Nagenoeg alle respondenten blijken lid te zijn van een partij, vereniging of club.

Regelmatig is dit een politieke partij of een vereniging op het gebied van volkstuinen, maar sport- en cultuurclubs werden ook vaak genoemd. De actieve burgers blijken daarnaast vaak en veel contact met buurtbewoners te hebben. Burgers hebben Whatsapp-groepen   in   het   kader   van   buurtpreventie,   zijn   ‘ambassadeur’   namens   hun   flat   voor   Centrada of hebben veel contacten door hun wijkraadlidmaatschap. Ook bewoners die minder intensief contact met hun buurtbewoners hebben, kennen mensen in de buurt waar ze bij kunnen aankloppen bij hulp of een geval van nood.

‘’Ja,  best  wel.  Ik  spreek  heel  veel  mensen aan. Als ik zie dat iemand bezig is, vraag ik altijd of iemand hulp nodig heb.’’
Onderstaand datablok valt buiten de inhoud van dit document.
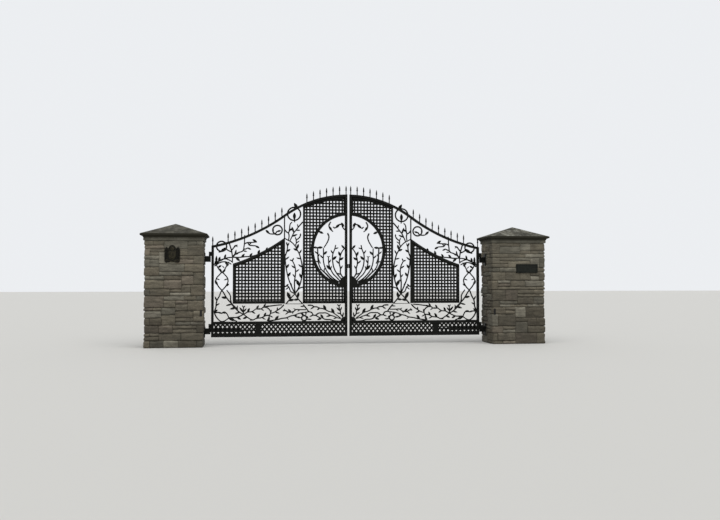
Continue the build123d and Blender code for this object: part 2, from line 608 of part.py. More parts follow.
def cap_view(size):
    """Cap seen square on: hollow moulding, fascia and sloping roof."""
    neck, eave = size / 2 + CORBEL_OUT, size / 2 + EAVE_OUT
    low = SHAFT_HEIGHT + CORBEL_HEIGHT
    fascia = low + COVE_HEIGHT
    top = fascia + FASCIA_HEIGHT
    foot = Line((0, low), (neck, low))
    cove = RadiusArc((neck, low), (eave, fascia), COVE_RADIUS)
    rest = Polyline((eave, fascia), (eave, top), (0, top + CAP_RISE), (0, low))
    half = make_face([foot.edge(), cove.edge(), *rest.edges()])
    return half + mirror(half, Plane.YZ)


def pillar_cap():
    front = extrude(Plane.XZ * cap_view(PILLAR_WIDTH), PILLAR_DEPTH, both=True)
    side = extrude(Plane.YZ * cap_view(PILLAR_DEPTH), PILLAR_WIDTH, both=True)
    return front & side


def on_front(outline, x, z):
    """A plate on the front face of a pillar."""
    wall = Plane(origin=(x, -PILLAR_DEPTH / 2, z), x_dir=(1, 0, 0), z_dir=(0, -1, 0))
    return extrude(wall * outline, PLATE_THICK)


def crest_outline():
    """Plate with a round head between two peaked shoulders, and a hollow foot."""
    side, top = CREST_WIDTH / 2, CREST_HEIGHT / 2
    neck = (-CREST_HEAD, top - CREST_NECK)
    peak = (-CREST_PEAK_OUT, top - CREST_PEAK_DROP)
    shoulder = (-side, top - CREST_SHOULDER_DROP)
    low, corner = (-side, CREST_CORNER - top), (CREST_CORNER - side, -top)
    middle = (0, CREST_HOLLOW - top), (0, neck[1])
    half = make_face(Polyline(neck, peak, shoulder, low, corner, *middle, close=True))
    return half + mirror(half, Plane.YZ) + Pos(0, top - CREST_HEAD) * Circle(CREST_HEAD)


def photo_eyes():
    solids = []
    for x in (PILLAR_WIDTH / 2 - PHOTO_EYE_INSET, 2 * MIDDLE - PILLAR_WIDTH / 2 + PHOTO_EYE_INSET):
        place = Pos(x, -PILLAR_DEPTH / 2 - EYE_DEPTH / 2, PHOTO_EYE_CENTRE)
        solids.append((place * Box(EYE_WIDTH, EYE_DEPTH, EYE_HEIGHT)).solid())
    return Compound(children=solids)


def frame_pieces():
    return {
        "hinge_stile": slab(under_rail(STILE_IN, STILE_OUT, Z_BOTTOM), -HALF_DEPTH, HALF_DEPTH),
        "meeting_stile": slab(under_rail(MEET_OUT, MEET_IN, Z_BOTTOM), -HALF_DEPTH, HALF_DEPTH),
        "top_rail": slab(rail_band(MEET_OUT, STILE_OUT, -HALF_RAIL, HALF_RAIL), -HALF_DEPTH, HALF_DEPTH),
        "band_rail": slab(rect(MEET_IN, STILE_IN, Z_BAND_RAIL, Z_VINES), -HALF_DEPTH, HALF_DEPTH),
        "bottom_rail": slab(rect(MEET_IN, STILE_IN, Z_BOTTOM, Z_BAND), -HALF_DEPTH, HALF_DEPTH),
        "upright": slab(under_rail(UPRIGHT_IN, UPRIGHT_OUT, Z_PANELS), -BAR_THICK, BAR_THICK),
    }


def leaf_pieces():
    pieces = frame_pieces()
    pieces["outer_lattice"] = outer_panel()
    pieces["inner_lattice"] = inner_panel()
    pieces["half_ring"] = half_ring()
    pieces["band_lattice"] = band_lattice()
    pieces["ram_plate"] = ram_plate()
    pieces["spears"] = spears()
    pieces["corner_vines"] = corner_vines()
    pieces["vine_panel"] = vine_panel()
    pieces["ring_vines"] = ring_vines()
    pieces["band_vines"] = band_vines()
    pieces["knuckles"] = knuckles()
    pieces["latch"] = latch()
    pieces["hinge_brackets"] = hinge_brackets()
    pieces["ram_body"] = ram_body()
    pieces["ram_rod"] = ram_rod()
    pieces["ram_bracket"] = ram_bracket()
    return pieces


def save(name, shape):
    export_step(Compound(children=shape.solids()), f"parts/{name}.step")


os.makedirs("parts", exist_ok=True)
hung = Pos(MIDDLE, GATE_SETBACK, 0)
for name, shape in leaf_pieces().items():
    save(f"left_{name}", hung * shape)
    save(f"right_{name}", hung * mirror(shape, Plane.YZ))
save("left_pillar", pillar())
save("right_pillar", Pos(2 * MIDDLE, 0, 0) * pillar())
save("left_cap", pillar_cap())
save("right_cap", Pos(2 * MIDDLE, 0, 0) * pillar_cap())
save("crest_plaque", on_front(crest_outline(), CREST_ASIDE, SHAFT_HEIGHT - CREST_DROP))
number = Rectangle(NUMBER_WIDTH, NUMBER_HEIGHT)
save("number_plaque", on_front(number, 2 * MIDDLE + NUMBER_ASIDE, SHAFT_HEIGHT - NUMBER_DROP))
save("photo_eyes", photo_eyes())
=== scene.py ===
import json
import random
from math import ceil, cos, pi, radians, sin

import bmesh
import bpy
from mathutils import Matrix, Vector, noise
from mathutils.geometry import intersect_point_line

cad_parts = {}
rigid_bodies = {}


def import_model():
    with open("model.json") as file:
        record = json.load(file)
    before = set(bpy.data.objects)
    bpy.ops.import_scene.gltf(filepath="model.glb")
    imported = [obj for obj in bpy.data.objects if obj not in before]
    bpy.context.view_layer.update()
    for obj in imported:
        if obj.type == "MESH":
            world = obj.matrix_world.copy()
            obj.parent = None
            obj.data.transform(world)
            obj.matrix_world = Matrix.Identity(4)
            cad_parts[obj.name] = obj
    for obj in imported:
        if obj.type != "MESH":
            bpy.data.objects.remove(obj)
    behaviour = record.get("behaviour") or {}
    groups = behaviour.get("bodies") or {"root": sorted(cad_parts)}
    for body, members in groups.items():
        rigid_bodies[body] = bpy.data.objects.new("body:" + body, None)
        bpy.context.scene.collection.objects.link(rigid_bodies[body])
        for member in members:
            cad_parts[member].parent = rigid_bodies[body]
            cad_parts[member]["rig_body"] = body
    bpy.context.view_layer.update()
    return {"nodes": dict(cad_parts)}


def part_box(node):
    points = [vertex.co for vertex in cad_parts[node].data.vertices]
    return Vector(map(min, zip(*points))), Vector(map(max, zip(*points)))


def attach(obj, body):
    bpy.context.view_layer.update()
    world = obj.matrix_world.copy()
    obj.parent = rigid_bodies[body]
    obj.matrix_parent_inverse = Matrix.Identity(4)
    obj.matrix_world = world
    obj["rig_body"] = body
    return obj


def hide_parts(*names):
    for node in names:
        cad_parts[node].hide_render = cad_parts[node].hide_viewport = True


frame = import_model()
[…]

Actieve burgers hebben ook veel contacten buiten de eigen wijk. Dit contact vindt vooral plaats  via  vrienden,  familie,  collega’s  of  via  het  lidmaatschap  van  een  club.  De banden met mensen  die  ‘verschillend’  zijn  variëren:  sommige  ouderen  hebben  regelmatig  contact  met   jongeren, andere ouderen zien vooral de bewoners van hun ouderenflat. Ook hebben sommige autochtone bewoners veel en anderen weinig contact met allochtone bewoners.

57

Vrijwel alle respondenten hebben echter, zoals hierboven al beschreven staat, regelmatig contact met een ondersteunende partij. Voor het laten slagen van het initiatief noemen veel initiatiefnemers wijkbewoners als belangrijkste contacten, maar vaak wordt de gemeente of Welzijn in één adem ook genoemd. In totaal beschouwen respondenten een ondersteunende partij vaker als cruciaal voor het laten slagen van het initiatief dan dat zij banden met wijkbewoners het meest belangrijk achten. De conclusie luidt dat burgers die betrokken zijn bij een maatschappelijke initiatief over een grote mate van sociaal kapitaal lijken te bezitten.4 Wijkbewoners zijn van belang voor het slagen van het initiatief, maar overbruggende banden in de vorm van contacten met ondersteunende partijen worden nog belangrijker gevonden.